Introduction and Theoretical Context
The study introduces a rigorously constructed, three-module deep neural architecture intended as a mechanistic model for human mental rotation—the capacity to compare and manipulate visual objects across changes in 3D viewpoint. Distinguishing itself from prior work that addresses geometric and spatial tasks, this work directly models the behavioral and cognitive characteristics manifested in classical and contemporary experimental mental rotation paradigms, including new empirical data from interactive VR experiments. The model’s design is both neuro-cognitively motivated and computationally grounded, integrating equivariant spatial representations, neuro-symbolic abstractions, and an agentic action-planning module.
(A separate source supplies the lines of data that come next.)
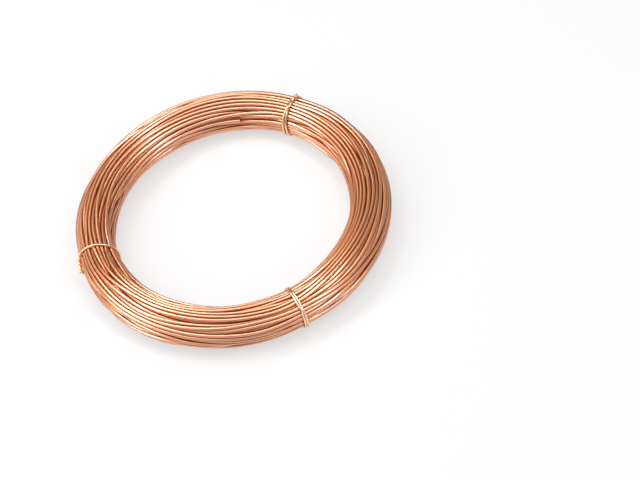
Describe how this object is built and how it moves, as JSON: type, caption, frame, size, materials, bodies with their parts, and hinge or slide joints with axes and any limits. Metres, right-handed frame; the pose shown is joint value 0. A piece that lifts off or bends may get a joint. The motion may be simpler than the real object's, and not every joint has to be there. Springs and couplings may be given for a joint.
{
  "type": "enamelled copper wire coil",
  "caption": "Ring-shaped coil of enamelled copper wire, a round bundle of turns held together by twisted binding wires.",
  "frame": {"origin": "centre of the ring, on the level surface that the coil lies on", "axes": "+Z is the ring's axis and points up; the front binding wire is on the -Y side and the left one on the -X side"},
  "size_m": [0.1827, 0.1824, 0.0244],
  "materials": {
    "wire": "bare-drawn copper under clear glossy enamel",
    "tie_wire": "bright drawn copper"
  },
  "bodies": {
    "root": {"wire_coil": "wire", "tie_left": "tie_wire", "tie_back": "tie_wire", "tie_front": "tie_wire"}
  },
  "joints": []
}
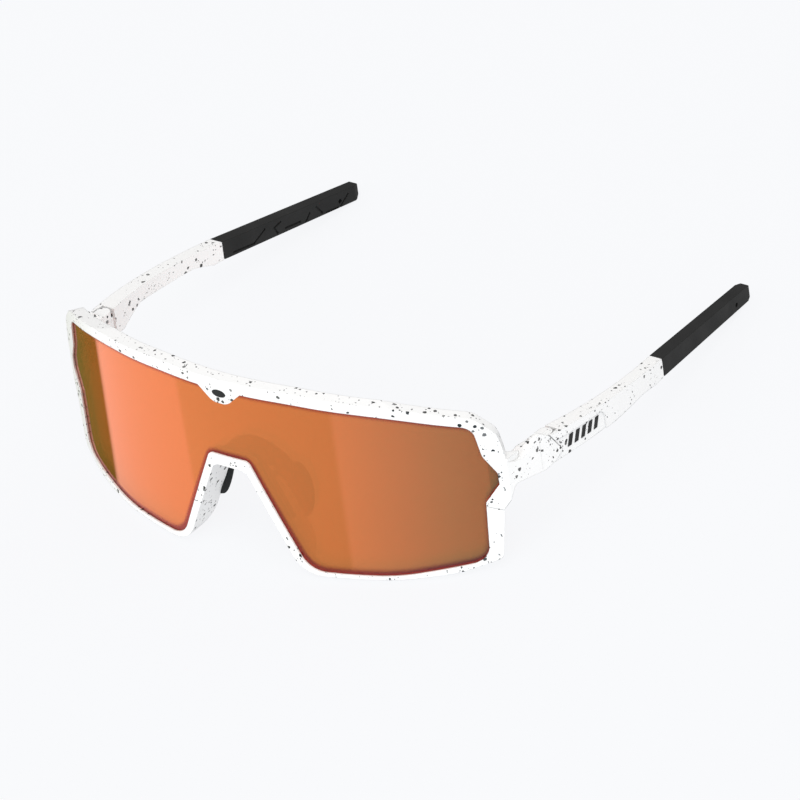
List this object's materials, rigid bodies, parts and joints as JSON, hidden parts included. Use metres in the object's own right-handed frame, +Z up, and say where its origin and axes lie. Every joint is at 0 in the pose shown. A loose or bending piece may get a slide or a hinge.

Review of Empirical and Cognitive Foundations
Mental rotation has been extensively linked to analog mental simulation, with seminal findings establishing a linear relation between angular disparity and response time and equivalent difficulty for in-depth and in-plane imagined rotations. However, recent behavioral evidence, including the VR data produced in this study, identifies non-negligible variability in response times, especially at high angular disparities, and a reliance on discrete, parsimonious rotation "actions". This supports a hybrid architecture for mental rotation, in which both analog and symbolic/compositional representational substrates are implicated. Notably, behavioral analyses reveal that human subjects leverage symbolic axes or quadrants, performing a small number of ballistic, rather than sequentially incremental, actions. The authors formalize this as the "Quadrant Hypothesis": symbolic object descriptions shift in discrete bouts as a function of quadrant-assignment in SO(3) rotation space and guide action selection.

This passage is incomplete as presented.